STARRING: Tina Fey, Paul Rudd, Nat Wolff, Lily Tomlin, Gloria Reuben, Wallace Shawn, Michael Sheen, Sonya Walger, Brian D’Arcy James, Olek Krupa


Some movies are mismarketed, and Admission was definitely a movie mismarketed. You can’t market a dramedy as a mass-market comedy simply because it has Rudd and Fey in it… or as a romcom, because it is barely a romantic comedy. Fey and Rudd have zero chemistry in the film, and share only a few “romantic” scenes together.

The film is about regret and self-discovery. I know, mindblown, right? Well, the truth is that the film isn’t about  Rudd and Fey hooking up, it’s about Fey’s character coming to terms with a baby she gave up for adoption while in college. Rudd doesn’t contact Fey because he wants a booty call… he wants to introduce her to someone (Wolff) he believes is the son she gave up. And there are a lot of similarities, and suddenly someone who doesn’t want kids, wonders what her life would like with a kid in it… and if she could possibly make up for lost time.

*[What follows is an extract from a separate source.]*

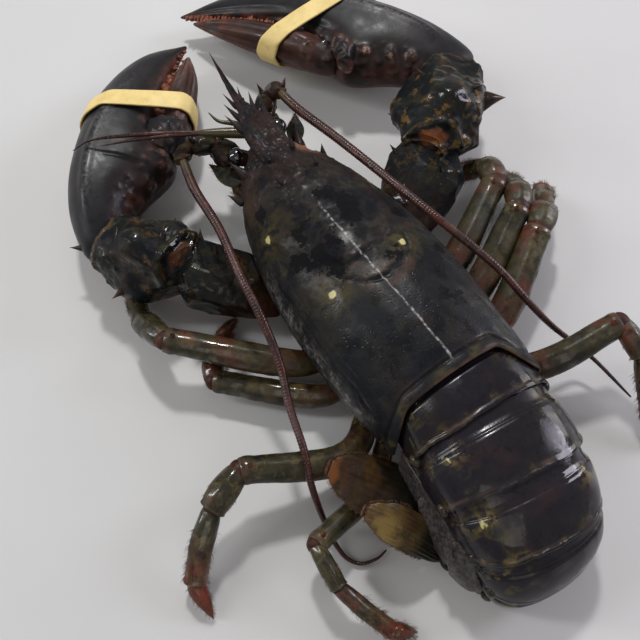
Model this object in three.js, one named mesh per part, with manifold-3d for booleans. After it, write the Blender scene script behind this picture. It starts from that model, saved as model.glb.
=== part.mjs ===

It’s not a bad plot, but Fey and Rudd barely commit to it. I mean, these two have worked together before and they have zero chemistry. Yes, they can both talk sarcastically at each other, but they can’t fake sexual chemistry. So the film fails as a romcom. As a dramedy about self-discovery, it almost works. It falls to be taken seriously, because of silly supporting characters. Fey is surrounded by characters written in such a way that you have to hate them, or not take them seriously. Tomlin was clearly a terrible mother. Reuben is a heartless adversary. Shawn is the silly boss. Sheen is a silly “clearly not right for her” boyfriend. Walger is another heartless adversary. Krupa is a horny old man. Even Rudd struggles to be likeable. The only characters likeable are Fey, and Wolff (who is written so closely to Fey’s personality, in an attempt to push the mother/son angle).

It’s not a bad film, but it’s not a great film. If I was a studio head, I’m not sure what I would have done with this finished product. I probably would have sent it back for reshoots, because it doesn’t know what kind of film it wants to be. Taking a second pass at the film would have helped it more than just releasing it and mismarketing the film. I don’t know what director Paul Weitz was doing here. He’s directed much better films before, notably American Pie and About A Boy. Especially considering how About A Boy is close in tone to what Admission wanted to be, it’s even more disappointing that this film just didn’t work. As it is, you can totally skip this film. I can’t really think of a reason to recommend it, even though I’m not completely tanking the film in grading.